Given material –
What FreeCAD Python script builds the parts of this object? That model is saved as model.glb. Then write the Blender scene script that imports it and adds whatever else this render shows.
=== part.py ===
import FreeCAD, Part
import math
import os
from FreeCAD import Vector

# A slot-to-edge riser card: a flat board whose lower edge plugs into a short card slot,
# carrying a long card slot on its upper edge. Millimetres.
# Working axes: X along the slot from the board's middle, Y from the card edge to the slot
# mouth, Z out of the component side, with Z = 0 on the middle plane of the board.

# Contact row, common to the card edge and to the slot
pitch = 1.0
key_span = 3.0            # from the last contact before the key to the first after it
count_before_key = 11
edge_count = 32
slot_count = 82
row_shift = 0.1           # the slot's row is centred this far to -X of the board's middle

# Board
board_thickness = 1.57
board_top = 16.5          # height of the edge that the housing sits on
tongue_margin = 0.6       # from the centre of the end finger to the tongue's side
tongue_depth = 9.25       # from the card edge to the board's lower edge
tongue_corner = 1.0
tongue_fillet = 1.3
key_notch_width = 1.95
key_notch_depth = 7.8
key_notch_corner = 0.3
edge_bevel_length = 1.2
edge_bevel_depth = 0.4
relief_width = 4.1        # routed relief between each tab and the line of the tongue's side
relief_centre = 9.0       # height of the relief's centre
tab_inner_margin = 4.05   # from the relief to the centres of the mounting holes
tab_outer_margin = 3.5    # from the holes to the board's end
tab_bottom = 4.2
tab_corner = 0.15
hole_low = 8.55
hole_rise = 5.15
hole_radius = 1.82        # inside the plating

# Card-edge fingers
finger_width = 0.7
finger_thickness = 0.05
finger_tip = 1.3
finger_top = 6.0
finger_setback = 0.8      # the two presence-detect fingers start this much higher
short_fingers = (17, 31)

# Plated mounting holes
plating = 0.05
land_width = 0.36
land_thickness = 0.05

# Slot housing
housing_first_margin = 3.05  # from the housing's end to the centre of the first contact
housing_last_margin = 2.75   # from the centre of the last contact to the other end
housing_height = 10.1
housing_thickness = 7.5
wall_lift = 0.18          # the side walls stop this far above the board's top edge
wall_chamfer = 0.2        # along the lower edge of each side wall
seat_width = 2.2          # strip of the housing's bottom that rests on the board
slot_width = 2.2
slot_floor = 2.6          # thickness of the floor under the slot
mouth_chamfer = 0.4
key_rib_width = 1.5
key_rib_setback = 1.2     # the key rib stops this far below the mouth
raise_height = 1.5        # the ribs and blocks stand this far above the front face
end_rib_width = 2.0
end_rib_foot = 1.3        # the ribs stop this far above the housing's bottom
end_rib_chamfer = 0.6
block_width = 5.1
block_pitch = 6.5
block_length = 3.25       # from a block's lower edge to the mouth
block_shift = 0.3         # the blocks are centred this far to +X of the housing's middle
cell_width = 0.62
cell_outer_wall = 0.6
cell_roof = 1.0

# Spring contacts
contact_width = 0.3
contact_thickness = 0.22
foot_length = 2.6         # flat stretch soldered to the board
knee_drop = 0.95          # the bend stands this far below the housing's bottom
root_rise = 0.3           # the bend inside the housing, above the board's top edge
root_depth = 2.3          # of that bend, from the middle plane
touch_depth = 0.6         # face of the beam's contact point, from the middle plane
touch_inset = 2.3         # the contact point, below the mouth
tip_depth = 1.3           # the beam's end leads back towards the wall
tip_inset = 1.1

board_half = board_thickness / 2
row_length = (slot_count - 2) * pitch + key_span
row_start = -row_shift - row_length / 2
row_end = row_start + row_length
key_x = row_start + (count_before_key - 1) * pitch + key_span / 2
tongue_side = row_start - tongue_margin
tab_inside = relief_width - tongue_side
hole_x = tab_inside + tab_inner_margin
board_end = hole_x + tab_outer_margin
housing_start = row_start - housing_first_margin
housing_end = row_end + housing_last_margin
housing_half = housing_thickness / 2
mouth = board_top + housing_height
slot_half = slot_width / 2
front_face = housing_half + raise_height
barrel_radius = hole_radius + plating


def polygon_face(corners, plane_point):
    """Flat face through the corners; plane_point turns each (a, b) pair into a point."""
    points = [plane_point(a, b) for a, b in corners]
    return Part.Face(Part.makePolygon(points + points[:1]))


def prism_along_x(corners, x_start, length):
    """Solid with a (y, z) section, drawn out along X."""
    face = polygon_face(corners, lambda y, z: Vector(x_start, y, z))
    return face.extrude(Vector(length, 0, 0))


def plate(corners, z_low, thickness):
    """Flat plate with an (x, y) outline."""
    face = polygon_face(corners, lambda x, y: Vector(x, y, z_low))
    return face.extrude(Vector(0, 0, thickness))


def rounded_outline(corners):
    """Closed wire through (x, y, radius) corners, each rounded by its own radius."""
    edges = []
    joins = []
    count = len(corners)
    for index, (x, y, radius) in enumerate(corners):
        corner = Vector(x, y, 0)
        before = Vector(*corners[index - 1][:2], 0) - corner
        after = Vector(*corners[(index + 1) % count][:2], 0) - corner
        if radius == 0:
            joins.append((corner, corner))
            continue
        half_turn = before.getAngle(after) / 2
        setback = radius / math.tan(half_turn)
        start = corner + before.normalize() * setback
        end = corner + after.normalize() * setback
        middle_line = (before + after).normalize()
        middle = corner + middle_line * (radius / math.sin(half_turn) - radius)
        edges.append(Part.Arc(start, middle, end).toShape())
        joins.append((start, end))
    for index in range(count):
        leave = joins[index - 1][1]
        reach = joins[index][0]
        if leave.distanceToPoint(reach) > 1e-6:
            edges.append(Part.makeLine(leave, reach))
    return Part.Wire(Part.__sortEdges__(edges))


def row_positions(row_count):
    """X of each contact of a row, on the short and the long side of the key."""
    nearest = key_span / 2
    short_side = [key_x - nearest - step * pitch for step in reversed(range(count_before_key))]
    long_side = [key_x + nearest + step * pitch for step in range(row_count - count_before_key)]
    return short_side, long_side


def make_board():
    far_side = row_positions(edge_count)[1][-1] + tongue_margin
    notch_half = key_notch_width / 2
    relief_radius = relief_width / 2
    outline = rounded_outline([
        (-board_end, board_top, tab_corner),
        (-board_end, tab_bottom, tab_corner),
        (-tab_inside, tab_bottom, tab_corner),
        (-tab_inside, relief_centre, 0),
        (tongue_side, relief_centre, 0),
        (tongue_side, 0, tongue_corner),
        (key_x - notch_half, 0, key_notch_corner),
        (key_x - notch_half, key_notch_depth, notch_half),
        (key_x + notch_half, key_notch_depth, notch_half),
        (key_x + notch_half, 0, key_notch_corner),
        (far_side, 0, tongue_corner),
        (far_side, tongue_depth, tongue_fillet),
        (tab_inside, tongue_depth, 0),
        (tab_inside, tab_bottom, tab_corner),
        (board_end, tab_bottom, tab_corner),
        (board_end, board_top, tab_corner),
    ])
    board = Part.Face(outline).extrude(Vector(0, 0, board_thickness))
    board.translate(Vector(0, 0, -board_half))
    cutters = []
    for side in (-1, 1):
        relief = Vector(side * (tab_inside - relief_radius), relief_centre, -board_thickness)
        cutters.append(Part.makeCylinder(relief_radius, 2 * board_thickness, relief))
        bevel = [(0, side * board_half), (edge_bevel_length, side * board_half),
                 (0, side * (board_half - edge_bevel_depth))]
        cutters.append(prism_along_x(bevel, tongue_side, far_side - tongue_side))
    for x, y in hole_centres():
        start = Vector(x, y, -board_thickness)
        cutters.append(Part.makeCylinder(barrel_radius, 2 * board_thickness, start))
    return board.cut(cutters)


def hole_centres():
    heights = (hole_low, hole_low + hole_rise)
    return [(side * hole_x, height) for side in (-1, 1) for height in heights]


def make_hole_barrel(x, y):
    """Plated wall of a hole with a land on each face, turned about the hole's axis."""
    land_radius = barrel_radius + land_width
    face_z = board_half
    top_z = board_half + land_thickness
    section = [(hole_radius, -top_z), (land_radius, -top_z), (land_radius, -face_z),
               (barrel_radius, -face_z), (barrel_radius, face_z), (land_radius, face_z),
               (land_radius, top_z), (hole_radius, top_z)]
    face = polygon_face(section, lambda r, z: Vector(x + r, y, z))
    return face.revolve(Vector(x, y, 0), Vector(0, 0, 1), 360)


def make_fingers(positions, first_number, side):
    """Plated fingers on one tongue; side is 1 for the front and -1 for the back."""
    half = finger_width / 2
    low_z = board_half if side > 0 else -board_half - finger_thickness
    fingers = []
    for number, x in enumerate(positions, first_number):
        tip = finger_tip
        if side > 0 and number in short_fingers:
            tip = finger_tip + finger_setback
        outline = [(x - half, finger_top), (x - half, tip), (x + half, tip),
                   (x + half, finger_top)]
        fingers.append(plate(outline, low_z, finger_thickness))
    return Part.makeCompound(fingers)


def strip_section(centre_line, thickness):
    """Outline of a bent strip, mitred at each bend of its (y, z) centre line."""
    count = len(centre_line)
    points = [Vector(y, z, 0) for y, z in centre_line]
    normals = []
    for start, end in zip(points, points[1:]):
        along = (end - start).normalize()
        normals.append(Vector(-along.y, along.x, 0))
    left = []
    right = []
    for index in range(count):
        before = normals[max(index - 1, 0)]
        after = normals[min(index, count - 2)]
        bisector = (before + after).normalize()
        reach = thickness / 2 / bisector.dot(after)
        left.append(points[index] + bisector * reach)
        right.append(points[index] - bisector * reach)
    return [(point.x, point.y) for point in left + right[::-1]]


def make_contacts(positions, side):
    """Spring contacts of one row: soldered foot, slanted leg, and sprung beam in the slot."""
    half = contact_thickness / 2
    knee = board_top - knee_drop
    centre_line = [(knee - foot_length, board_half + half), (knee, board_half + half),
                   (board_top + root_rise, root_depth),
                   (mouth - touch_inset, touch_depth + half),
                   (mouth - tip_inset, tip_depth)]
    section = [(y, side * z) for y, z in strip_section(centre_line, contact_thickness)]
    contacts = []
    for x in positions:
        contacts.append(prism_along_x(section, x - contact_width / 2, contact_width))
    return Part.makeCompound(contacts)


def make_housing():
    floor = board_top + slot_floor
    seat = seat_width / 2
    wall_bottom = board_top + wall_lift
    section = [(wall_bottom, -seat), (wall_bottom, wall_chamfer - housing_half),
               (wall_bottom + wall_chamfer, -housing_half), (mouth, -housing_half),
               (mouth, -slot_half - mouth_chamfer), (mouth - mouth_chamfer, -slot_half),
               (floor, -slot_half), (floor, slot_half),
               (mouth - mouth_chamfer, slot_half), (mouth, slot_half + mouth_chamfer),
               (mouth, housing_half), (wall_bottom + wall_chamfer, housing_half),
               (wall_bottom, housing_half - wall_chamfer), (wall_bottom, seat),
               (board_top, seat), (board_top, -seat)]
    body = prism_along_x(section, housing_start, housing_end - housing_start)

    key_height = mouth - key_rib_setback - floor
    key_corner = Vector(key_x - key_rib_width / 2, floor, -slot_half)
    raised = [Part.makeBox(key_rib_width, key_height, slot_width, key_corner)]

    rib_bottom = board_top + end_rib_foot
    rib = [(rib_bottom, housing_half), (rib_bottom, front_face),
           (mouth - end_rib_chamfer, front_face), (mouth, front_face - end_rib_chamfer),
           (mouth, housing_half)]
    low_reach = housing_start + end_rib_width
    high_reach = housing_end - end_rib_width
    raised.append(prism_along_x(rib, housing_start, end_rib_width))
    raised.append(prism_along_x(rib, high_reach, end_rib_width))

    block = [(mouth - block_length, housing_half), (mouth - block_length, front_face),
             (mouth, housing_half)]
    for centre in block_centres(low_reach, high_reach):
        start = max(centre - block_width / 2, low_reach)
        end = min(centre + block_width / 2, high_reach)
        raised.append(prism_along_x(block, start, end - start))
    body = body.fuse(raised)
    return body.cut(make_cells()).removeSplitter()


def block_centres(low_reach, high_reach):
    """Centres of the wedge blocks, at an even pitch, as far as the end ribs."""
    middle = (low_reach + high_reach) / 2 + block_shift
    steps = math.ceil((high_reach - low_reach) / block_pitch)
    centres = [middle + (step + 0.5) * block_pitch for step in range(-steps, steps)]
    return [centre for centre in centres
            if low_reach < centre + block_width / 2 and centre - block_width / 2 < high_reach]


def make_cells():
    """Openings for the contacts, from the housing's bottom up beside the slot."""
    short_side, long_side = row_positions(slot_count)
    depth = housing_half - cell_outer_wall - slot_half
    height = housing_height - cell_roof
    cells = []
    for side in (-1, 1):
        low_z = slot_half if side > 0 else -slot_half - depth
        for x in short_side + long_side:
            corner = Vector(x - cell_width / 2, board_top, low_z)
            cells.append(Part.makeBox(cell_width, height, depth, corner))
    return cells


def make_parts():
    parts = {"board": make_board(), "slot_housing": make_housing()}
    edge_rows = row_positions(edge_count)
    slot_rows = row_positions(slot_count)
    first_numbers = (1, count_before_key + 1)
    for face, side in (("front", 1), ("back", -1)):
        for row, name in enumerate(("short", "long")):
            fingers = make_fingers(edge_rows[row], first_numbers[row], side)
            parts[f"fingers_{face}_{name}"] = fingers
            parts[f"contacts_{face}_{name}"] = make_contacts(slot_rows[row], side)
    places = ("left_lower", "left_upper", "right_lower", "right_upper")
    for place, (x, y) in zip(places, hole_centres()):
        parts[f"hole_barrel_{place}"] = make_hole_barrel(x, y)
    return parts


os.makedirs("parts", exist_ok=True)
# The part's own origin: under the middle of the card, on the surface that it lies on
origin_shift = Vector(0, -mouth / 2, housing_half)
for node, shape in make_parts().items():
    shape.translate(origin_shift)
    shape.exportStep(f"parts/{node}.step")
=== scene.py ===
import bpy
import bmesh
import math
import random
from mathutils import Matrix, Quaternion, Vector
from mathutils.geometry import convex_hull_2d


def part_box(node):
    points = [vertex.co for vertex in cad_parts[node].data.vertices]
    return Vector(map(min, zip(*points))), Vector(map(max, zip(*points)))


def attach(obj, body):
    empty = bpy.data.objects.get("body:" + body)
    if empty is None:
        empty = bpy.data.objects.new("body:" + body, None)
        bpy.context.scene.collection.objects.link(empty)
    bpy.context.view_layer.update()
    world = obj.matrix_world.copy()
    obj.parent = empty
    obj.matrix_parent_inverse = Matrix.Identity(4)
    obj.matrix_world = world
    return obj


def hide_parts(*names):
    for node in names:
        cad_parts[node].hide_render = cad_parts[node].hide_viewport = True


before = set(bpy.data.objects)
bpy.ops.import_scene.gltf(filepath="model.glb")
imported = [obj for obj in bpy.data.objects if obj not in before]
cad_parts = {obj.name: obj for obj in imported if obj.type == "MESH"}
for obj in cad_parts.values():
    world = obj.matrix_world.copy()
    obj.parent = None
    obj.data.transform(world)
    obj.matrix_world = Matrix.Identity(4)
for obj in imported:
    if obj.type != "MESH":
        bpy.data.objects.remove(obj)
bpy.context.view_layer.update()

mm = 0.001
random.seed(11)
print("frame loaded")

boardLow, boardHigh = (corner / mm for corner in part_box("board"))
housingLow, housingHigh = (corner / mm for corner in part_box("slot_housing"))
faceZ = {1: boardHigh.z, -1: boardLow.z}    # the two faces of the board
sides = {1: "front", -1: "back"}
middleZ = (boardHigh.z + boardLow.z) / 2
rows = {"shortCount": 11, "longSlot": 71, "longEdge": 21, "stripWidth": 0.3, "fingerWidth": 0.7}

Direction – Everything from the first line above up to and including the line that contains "land_thickness = 0.05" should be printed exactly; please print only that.

Written answer –
What FreeCAD Python script builds the parts of this object? That model is saved as model.glb. Then write the Blender scene script that imports it and adds whatever else this render shows.
=== part.py ===
import FreeCAD, Part
import math
import os
from FreeCAD import Vector

# A slot-to-edge riser card: a flat board whose lower edge plugs into a short card slot,
# carrying a long card slot on its upper edge. Millimetres.
# Working axes: X along the slot from the board's middle, Y from the card edge to the slot
# mouth, Z out of the component side, with Z = 0 on the middle plane of the board.

# Contact row, common to the card edge and to the slot
pitch = 1.0
key_span = 3.0            # from the last contact before the key to the first after it
count_before_key = 11
edge_count = 32
slot_count = 82
row_shift = 0.1           # the slot's row is centred this far to -X of the board's middle

# Board
board_thickness = 1.57
board_top = 16.5          # height of the edge that the housing sits on
tongue_margin = 0.6       # from the centre of the end finger to the tongue's side
tongue_depth = 9.25       # from the card edge to the board's lower edge
tongue_corner = 1.0
tongue_fillet = 1.3
key_notch_width = 1.95
key_notch_depth = 7.8
key_notch_corner = 0.3
edge_bevel_length = 1.2
edge_bevel_depth = 0.4
relief_width = 4.1        # routed relief between each tab and the line of the tongue's side
relief_centre = 9.0       # height of the relief's centre
tab_inner_margin = 4.05   # from the relief to the centres of the mounting holes
tab_outer_margin = 3.5    # from the holes to the board's end
tab_bottom = 4.2
tab_corner = 0.15
hole_low = 8.55
hole_rise = 5.15
hole_radius = 1.82        # inside the plating

# Card-edge fingers
finger_width = 0.7
finger_thickness = 0.05
finger_tip = 1.3
finger_top = 6.0
finger_setback = 0.8      # the two presence-detect fingers start this much higher
short_fingers = (17, 31)

# Plated mounting holes
plating = 0.05
land_width = 0.36
land_thickness = 0.05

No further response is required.